• _EXERCISE GOAL_:
Count how many lines contain the word "from". Respond with the number alone.

• _TASK MATERIAL_:
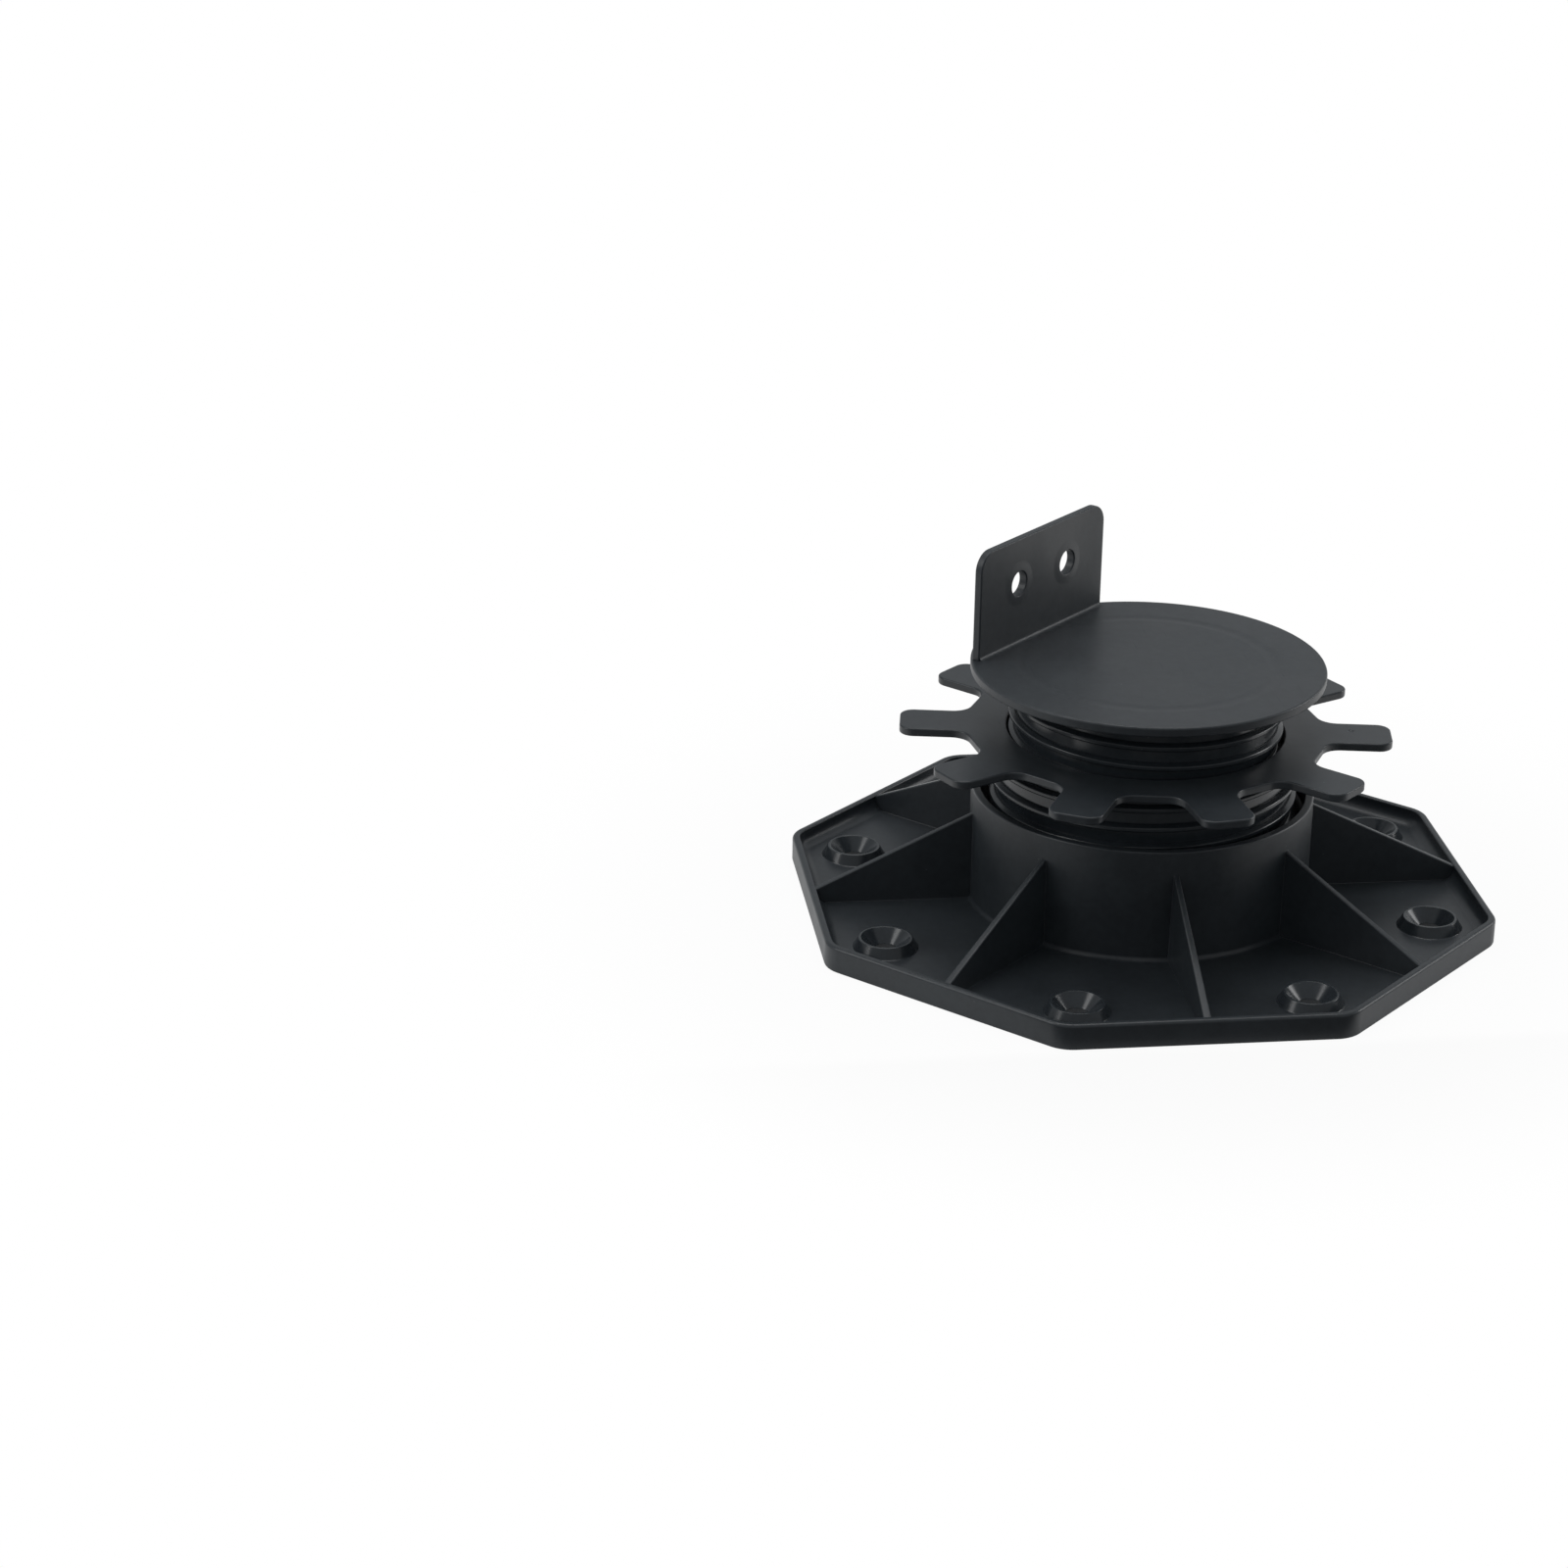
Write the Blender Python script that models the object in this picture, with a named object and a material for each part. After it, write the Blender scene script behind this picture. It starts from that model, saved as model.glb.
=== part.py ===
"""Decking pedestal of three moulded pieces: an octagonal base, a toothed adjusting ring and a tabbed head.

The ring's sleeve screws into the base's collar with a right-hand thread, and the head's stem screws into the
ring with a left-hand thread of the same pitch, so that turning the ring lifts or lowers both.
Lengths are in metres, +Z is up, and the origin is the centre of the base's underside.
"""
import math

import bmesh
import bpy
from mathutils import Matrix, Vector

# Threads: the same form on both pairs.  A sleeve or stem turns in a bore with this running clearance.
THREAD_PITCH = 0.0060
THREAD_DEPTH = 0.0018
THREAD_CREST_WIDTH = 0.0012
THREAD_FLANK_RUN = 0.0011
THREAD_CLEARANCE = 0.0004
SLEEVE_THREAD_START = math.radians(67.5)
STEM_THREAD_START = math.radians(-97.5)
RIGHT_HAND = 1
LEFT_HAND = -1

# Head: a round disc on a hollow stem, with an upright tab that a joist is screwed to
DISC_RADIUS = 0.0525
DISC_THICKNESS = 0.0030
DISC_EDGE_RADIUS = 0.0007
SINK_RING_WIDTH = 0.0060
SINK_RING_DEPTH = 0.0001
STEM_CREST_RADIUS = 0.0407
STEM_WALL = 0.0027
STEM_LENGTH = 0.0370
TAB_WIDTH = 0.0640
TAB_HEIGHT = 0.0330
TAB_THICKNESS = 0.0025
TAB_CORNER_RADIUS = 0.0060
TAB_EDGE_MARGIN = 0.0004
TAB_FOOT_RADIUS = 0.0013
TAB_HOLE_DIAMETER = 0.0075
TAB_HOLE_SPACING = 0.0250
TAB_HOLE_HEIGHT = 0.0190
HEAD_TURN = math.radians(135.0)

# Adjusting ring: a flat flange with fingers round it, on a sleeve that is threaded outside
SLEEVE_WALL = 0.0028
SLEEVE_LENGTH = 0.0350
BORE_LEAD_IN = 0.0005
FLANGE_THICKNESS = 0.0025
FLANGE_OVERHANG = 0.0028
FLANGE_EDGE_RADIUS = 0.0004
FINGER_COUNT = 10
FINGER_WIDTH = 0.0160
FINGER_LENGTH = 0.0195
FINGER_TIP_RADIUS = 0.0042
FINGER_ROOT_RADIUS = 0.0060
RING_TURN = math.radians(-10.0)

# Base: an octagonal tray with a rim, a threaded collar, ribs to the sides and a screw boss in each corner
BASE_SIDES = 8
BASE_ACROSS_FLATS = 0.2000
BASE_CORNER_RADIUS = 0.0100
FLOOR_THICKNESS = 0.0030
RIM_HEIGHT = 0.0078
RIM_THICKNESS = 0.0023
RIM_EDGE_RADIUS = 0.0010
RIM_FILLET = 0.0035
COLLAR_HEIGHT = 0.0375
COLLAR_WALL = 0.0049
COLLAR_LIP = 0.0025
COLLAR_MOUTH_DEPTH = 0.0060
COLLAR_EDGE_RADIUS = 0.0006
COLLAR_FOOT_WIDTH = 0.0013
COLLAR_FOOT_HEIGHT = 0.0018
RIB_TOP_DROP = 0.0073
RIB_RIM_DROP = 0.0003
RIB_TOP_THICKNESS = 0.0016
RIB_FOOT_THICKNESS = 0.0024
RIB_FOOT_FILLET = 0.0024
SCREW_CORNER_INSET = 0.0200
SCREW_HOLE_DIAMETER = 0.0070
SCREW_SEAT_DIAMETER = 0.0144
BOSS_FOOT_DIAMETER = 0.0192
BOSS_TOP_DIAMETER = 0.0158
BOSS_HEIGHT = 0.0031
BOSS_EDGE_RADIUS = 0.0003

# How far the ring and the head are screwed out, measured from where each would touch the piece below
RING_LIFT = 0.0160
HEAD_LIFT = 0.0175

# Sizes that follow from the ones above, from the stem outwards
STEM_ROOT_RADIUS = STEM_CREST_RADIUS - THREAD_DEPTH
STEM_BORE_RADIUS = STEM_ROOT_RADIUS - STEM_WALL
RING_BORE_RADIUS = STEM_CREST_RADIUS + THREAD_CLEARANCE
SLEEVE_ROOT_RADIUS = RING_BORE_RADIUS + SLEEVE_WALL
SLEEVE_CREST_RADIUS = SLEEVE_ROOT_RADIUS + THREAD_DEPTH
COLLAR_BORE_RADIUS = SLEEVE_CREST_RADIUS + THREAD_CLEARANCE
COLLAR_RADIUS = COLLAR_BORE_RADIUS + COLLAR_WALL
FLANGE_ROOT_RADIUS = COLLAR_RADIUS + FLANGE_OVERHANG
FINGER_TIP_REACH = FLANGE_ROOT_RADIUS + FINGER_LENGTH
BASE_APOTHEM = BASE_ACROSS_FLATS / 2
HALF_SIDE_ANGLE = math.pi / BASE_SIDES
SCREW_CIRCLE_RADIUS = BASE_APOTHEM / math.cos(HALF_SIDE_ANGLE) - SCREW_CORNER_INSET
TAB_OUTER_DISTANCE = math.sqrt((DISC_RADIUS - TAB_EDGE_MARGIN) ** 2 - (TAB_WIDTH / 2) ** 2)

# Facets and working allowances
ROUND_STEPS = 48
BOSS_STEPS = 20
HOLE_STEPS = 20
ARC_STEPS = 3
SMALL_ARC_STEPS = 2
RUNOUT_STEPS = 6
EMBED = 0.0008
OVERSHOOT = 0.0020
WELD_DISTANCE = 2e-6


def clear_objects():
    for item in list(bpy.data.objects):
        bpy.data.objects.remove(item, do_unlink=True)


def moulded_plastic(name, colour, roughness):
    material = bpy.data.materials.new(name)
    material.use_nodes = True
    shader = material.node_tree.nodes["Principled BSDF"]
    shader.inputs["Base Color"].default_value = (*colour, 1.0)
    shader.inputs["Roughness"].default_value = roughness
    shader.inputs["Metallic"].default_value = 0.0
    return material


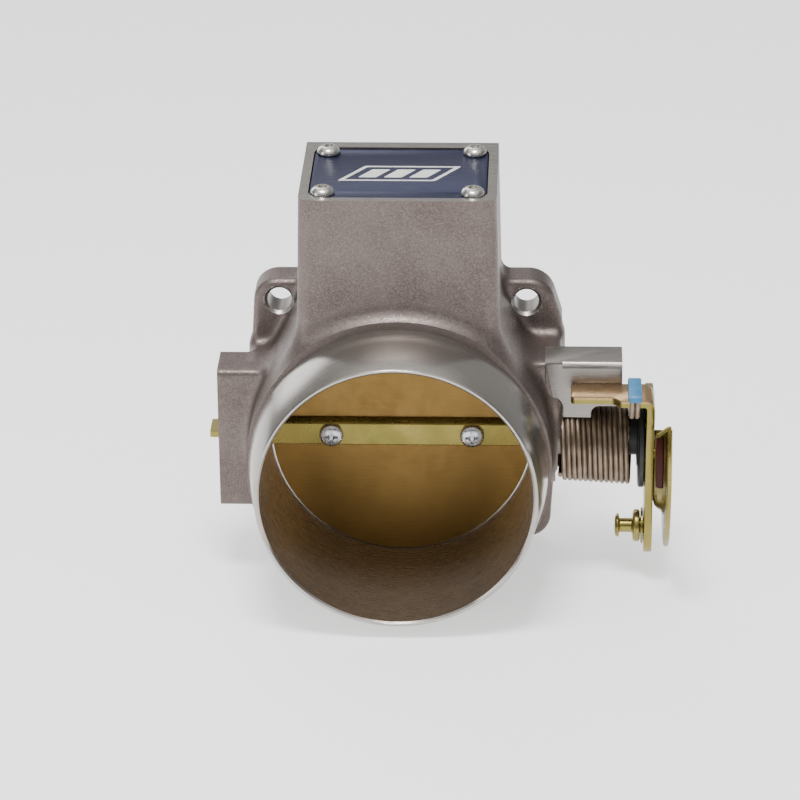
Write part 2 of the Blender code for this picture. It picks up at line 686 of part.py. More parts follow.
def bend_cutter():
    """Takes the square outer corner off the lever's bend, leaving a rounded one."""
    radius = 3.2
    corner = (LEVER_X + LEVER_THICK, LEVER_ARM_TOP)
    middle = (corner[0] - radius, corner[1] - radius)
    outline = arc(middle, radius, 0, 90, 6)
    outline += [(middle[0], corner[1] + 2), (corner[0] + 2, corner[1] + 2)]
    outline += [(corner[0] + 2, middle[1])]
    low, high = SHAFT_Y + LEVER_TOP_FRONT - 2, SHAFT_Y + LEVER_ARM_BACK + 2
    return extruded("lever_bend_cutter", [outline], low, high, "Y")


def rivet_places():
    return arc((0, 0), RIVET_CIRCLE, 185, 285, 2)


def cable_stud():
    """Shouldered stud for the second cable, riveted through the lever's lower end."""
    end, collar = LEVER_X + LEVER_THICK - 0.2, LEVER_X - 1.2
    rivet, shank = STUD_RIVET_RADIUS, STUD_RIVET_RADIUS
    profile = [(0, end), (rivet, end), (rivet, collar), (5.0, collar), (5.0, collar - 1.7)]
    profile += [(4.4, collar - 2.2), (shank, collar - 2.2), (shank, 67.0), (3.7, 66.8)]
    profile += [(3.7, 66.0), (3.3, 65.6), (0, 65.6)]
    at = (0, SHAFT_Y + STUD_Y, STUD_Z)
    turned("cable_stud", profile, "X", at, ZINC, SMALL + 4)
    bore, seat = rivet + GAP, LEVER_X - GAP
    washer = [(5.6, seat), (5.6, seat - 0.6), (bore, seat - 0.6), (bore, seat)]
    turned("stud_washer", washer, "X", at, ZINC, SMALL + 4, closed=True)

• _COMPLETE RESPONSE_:
4